The potential of the measure of the Bidirectional Reflectance Distribution Function (BRDF) of terrestrial surfaces has been demonstrated in recent years for several objectives. These include the correction of directional effects in time series of vegetation indices and reflectances from coarse resolution sensors (Leroy and Roujean, 1994; Wu et al., 1995), and the direct use of directional effects for the estimation of leaf area index and other biophysical parameters by inversion of radiative transfer models (Privette et al., 1994; Knyazikhin et al., 1998; Bicheron and Leroy, 1999), albedo retrieval (Wanner et al, 1997; Capderou, 1998; Strugnell and Lucht, 2001), land cover classifications (Abuelgasim et al., 1996; Bicheron et al., 1997; Hyman and Barnsley, 1997), and radiance to flux conversion factors for Earth Radiation Budgets studies (Manolo-Smith et al., 1998; Liang et al., 2000).

The development of these various applications at large scale (regional or global) requires that the intrinsic spatial and temporal variations of the BRDF be documented, for different types of biomes and at different seasons. The BRDF has been measured in the field (Kimes, 1983; Kuusk, 1991; Deering et al., 1992; Sandmeier and Strahler, 2000) or from airborne instruments (Irons et al., 1991; Leroy and Bréon, 1996), with most often an adequate sampling of directional space, but with a poor spatial coverage. Directional effects on land surfaces have been seen from space with AVHRR (Gutman, 1987; Roujean et al., 1992a; Burgess and Pairman, 1997), or more recently with the along track scanning radiometer (ATSR-2) launched on ERS-2 (Godsalve, 1995 ) and MODIS launched on TERRA and AQUA platforms. The space coverage is potentially adequate, but the sampling of the BRDF is limited to the across-track (AVHRR) or along track (ATSR-2) plane of acquisition.
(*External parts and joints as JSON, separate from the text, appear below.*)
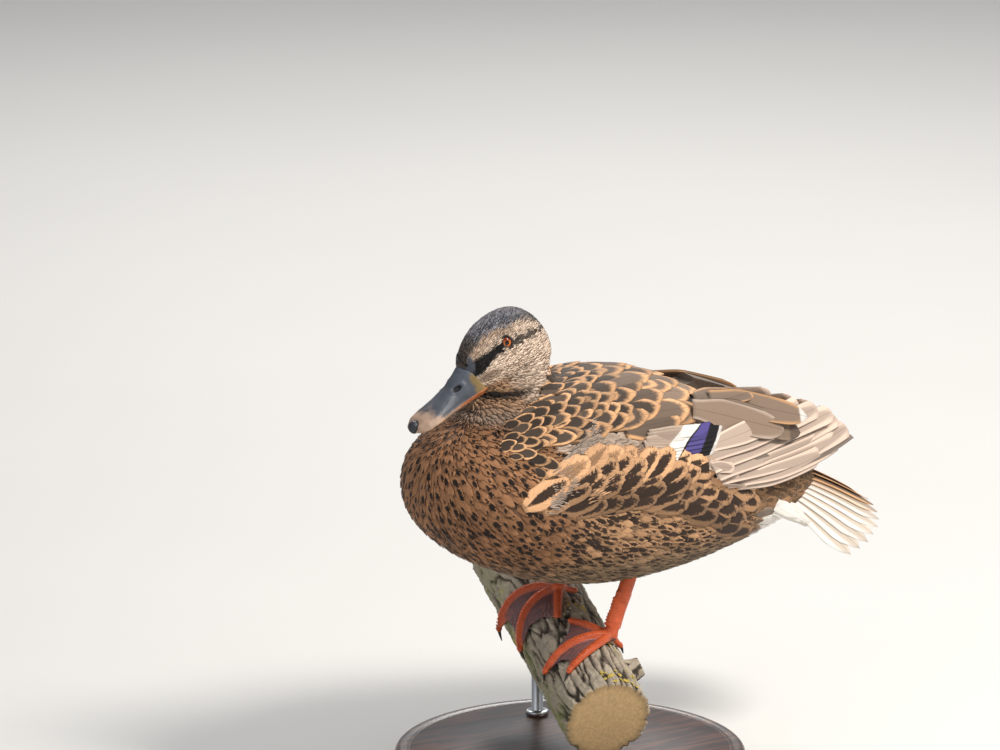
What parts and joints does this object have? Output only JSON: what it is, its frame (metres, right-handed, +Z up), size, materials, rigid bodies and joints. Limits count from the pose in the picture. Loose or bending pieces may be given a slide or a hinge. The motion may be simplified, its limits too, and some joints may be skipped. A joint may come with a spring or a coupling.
{
  "type": "mallard duck",
  "caption": "Life-size still hen mallard standing on a short cut branch, held by steel rods on a round wooden base.",
  "frame": {"origin": "centre of the round base's underside", "axes": "+Z up, -X the way the bird faces, -Y the bird's left side; the bird's length runs along X"},
  "size_m": [0.3697, 0.249, 0.3167],
  "materials": {
    "plumage": "soft overlapping feathers, buff with dark brown spots",
    "scapular": "chocolate feathers with orange-buff edges",
    "flight": "smooth taupe flight feathers with pale edges",
    "tail": "whitish outer and brown inner tail feathers",
    "bill": "satin slate horn, pinkish towards the tip",
    "nail": "polished dark horn",
    "eye": "wet gloss, orange-brown iris and black pupil",
    "leg": "scaly orange-red skin with dark grey webs",
    "claw": "black horn",
    "bark": "rough furrowed grey-brown bark, pale sawn ends",
    "base_wood": "satin varnished walnut",
    "rod_steel": "brushed"
  },
  "bodies": {
    "root": {"neck": "plumage", "trunk": "plumage", "head": "plumage", "thigh_left": "plumage", "thigh_right": "plumage", "wing_left": "plumage", "wing_right": "plumage", "scapulars_left": "scapular", "scapulars_right": "scapular", "tertials_left": "flight", "tertials_right": "flight", "primaries_left": "flight", "primaries_right": "flight", "tail": "tail", "bill_upper": "bill", "bill_lower": "bill", "bill_nail": "nail", "eye_left": "eye", "eye_right": "eye", "shank_left": "leg", "shank_right": "leg", "foot_left": "leg", "foot_right": "leg", "perch_branch": "bark", "stand_base": "base_wood", "stand_rod_front": "rod_steel", "stand_rod_back": "rod_steel", "claw_left_inner": "claw", "claw_left_middle": "claw", "claw_left_outer": "claw", "claw_left_hind": "claw", "claw_right_inner": "claw", "claw_right_middle": "claw", "claw_right_outer": "claw", "claw_right_hind": "claw"}
  },
  "joints": []
}
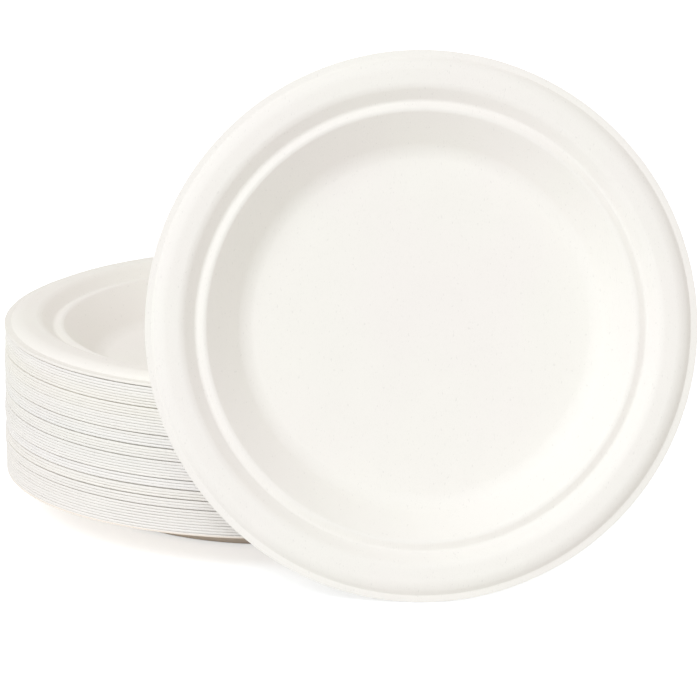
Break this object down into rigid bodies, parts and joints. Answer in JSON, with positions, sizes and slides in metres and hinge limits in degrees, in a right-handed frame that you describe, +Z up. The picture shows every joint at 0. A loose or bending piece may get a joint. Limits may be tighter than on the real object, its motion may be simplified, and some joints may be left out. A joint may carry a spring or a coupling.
{
  "type": "stack of bagasse plates",
  "caption": "Stack of nested round moulded pulp plates with raised rims, and a plate of the same set leaning upright against its edge.",
  "frame": {"origin": "centre of the lowest plate's foot, on the table", "axes": "+Z up along the stack, -Y towards the side where the leaning plate stands, +X to the right as seen from there"},
  "size_m": [0.2926, 0.2701, 0.2204],
  "materials": {
    "pulp": "matt, unbleached fibre"
  },
  "bodies": {
    "root": {"plate_01": "pulp", "plate_02": "pulp", "plate_03": "pulp", "plate_04": "pulp", "plate_05": "pulp", "plate_06": "pulp", "plate_07": "pulp", "plate_08": "pulp", "plate_09": "pulp", "plate_10": "pulp", "plate_11": "pulp", "plate_12": "pulp", "plate_13": "pulp", "plate_14": "pulp", "plate_15": "pulp", "plate_16": "pulp", "plate_17": "pulp", "plate_18": "pulp", "plate_19": "pulp", "plate_20": "pulp", "plate_21": "pulp", "plate_22": "pulp", "plate_23": "pulp", "plate_24": "pulp", "plate_25": "pulp", "plate_26": "pulp", "plate_27": "pulp", "plate_28": "pulp", "plate_29": "pulp", "plate_30": "pulp", "plate_31": "pulp", "plate_32": "pulp", "plate_33": "pulp", "plate_34": "pulp", "plate_35": "pulp", "plate_36": "pulp", "plate_37": "pulp", "plate_38": "pulp", "plate_39": "pulp", "plate_40": "pulp", "plate_41": "pulp", "plate_42": "pulp", "plate_43": "pulp", "plate_44": "pulp", "plate_45": "pulp", "plate_46": "pulp", "plate_47": "pulp", "plate_48": "pulp", "plate_49": "pulp", "leaning_plate": "pulp"}
  },
  "joints": []
}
The spaceborne POLDER instrument (Deschamps et al., 1994) offers new opportunities to sample the BRDF of every point on Earth for viewing angles up to 60-70°, and for the full azimuth range at a spatial resolution of about 6 km, when the atmospheric conditions are favorable (Hautecoeur and Leroy, 1998). A first version of the instrument has delivered 8 months of global data from November 1996 to June 1997 onboard the Japanese ADEOS platform. A second version of the instrument is foreseen to be launched on the ADEOS-2 platform in November 2000.

The objective of this work is to document with POLDER / ADEOS 1 data the BRDF of every biome on Earth, and also at several seasons whenever possible, so as to serve for the development and prototyping of science applications of the BRDF measure. The biomes are chosen on the basis of the 17 land cover classes of the IGBP 1-km land cover classification, called DISCover land cover data set (Loveland and Belward, 1997). 395 BRDF data sets have been collected in the blue, red and near infrared bands of POLDER. These data are available to the science community (http://smsc.cnes.fr/POLDER/indexbr.htm). A more global POLDER/ADEOS 1 database of almost 23000 BRDF over 8 months will be soon produced and available through the POLDER Web site.


2. Instrument and data processing

    2.1 The POLDER measurements

The POLDER instrument is a radiometer designed to measure the directionality and polarization of the sunlight scattered by the ground atmosphere system. The instrument is made of a bidimensional CCD matrix, a rotating wheel that carries filters and polarizers, and a wide field of view lens (114°). The field of view seen by the CCD matrix is ± 43° along track and ± 51° across track. The view zenith angles seen at surface level are larger due to Earth curvature, ± 50 ° along track and ± 61 ° across track (± 70° in the matrix diagonal). The pixel size on the ground is about 6 km for an ADEOS altitude of 800 km. The rotating wheel carries filters which allow spectral measurements at 8 wavelengths (443, 490, 565, 670, 763, 765, 865, and 910 nm). Three of the channels (443, 670 and 865 nm) measure the polarization of the incident light. Images of the same band are acquired every 19.6 s, which permits a large overlap between successive images. During the satellite overpass, a surface target is viewed up to 14 times with each time a different viewing angle. The directional configuration changes each day due to orbital shift between successive days. Therefore, after a few days, assuming favorable atmospheric conditions, the slices of measurements provide a sampling of the BRDF in the limits of the instrument field of view.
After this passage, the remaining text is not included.